Origins treats “predator encounters” somewhat differently. There are fewer stealth opportunities, and you can only use stealth productively in areas designated as “predator encounters.” If you hated those, good for you, this game has fewer, and you will already know how to beat them because of how closely most mirror bits of earlier games. There are so few that it may not be even theoretically possible to complete the “worst nightmare” track on one playthrough because you need the right kinds of predator encounters in the right order. I really like the stealth and stalking in the Arkham games, so this has been a disappointing change in the formula.

That’s going off the top of my head after several major updates have dealt with more severe bugs. If I think of more technical issues, I’ll take it to the comments. The other occasional annoyance is recognizing a Riddler puzzle from a previous game. Not the same formula, the exact same puzzle. But there are only so many ways to hide the ridiculous numbers of extortion files, which for some reason Riddler has divided up into 10 pieces each and stashed in plainly visible but inconvenient places. This is the prequel, before he started challenging Batman directly, but still he…

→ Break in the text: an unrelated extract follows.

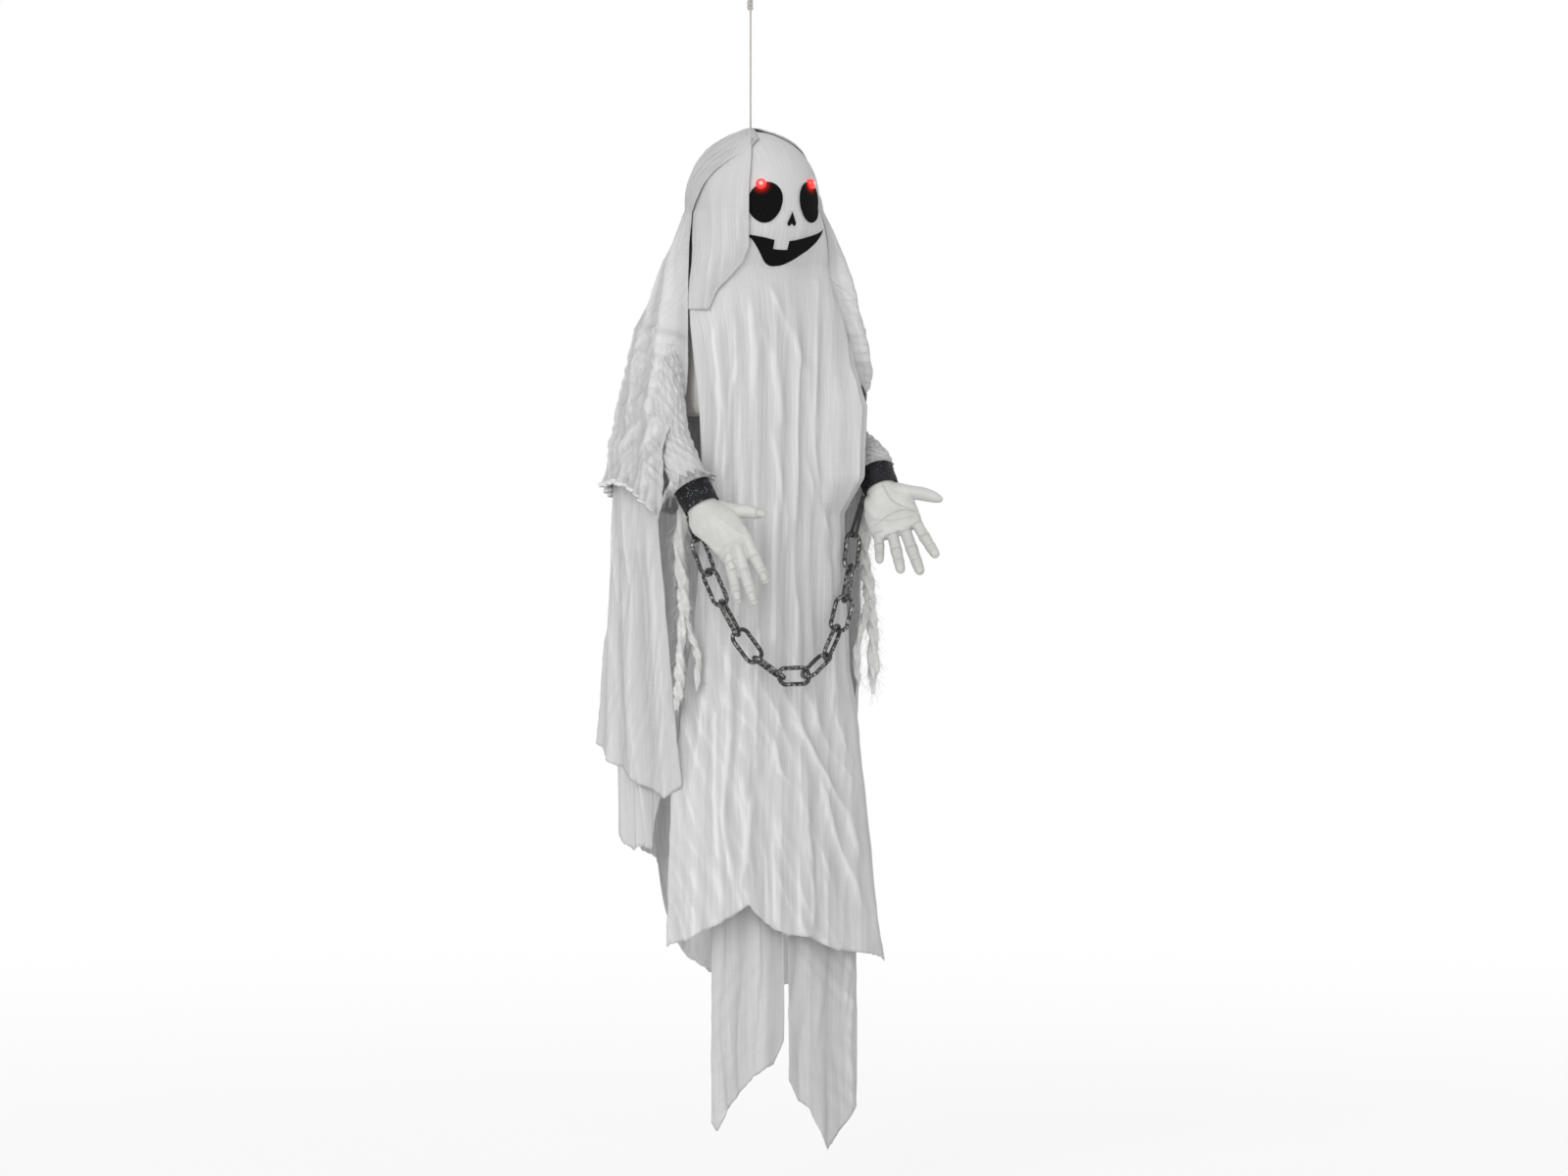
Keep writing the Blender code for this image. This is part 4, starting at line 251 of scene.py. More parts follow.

Despite all this, Arkham Origins remains one of the best games I’ve played in the past year, which speaks well of the underlying fundamentals. Also, I am fond of what they have done with many of the characters. Young Barbara Gordon is a good one here.

: Zubon

2 thoughts on “Offline Games: Also Bugged”

  1. I considered making a comment the other day when I saw you say you’d bought Origins, but I figured the damage had already been done and you’d find out soon enough.

    My favorite bug was how often a building wouldn’t transition to the proper high-res LoD model when I was traveling across the city. Leaving me looking at an incredibly blurry looking building that couldn’t be interacted with in any way and in fact, had no collision. Leaving me to sail around on the underside of the map for a few seconds.

    Personally, I stopped playing just a little bit after the police station. I just had no interest in dealing with a dozen more hours of Joker-related wanking.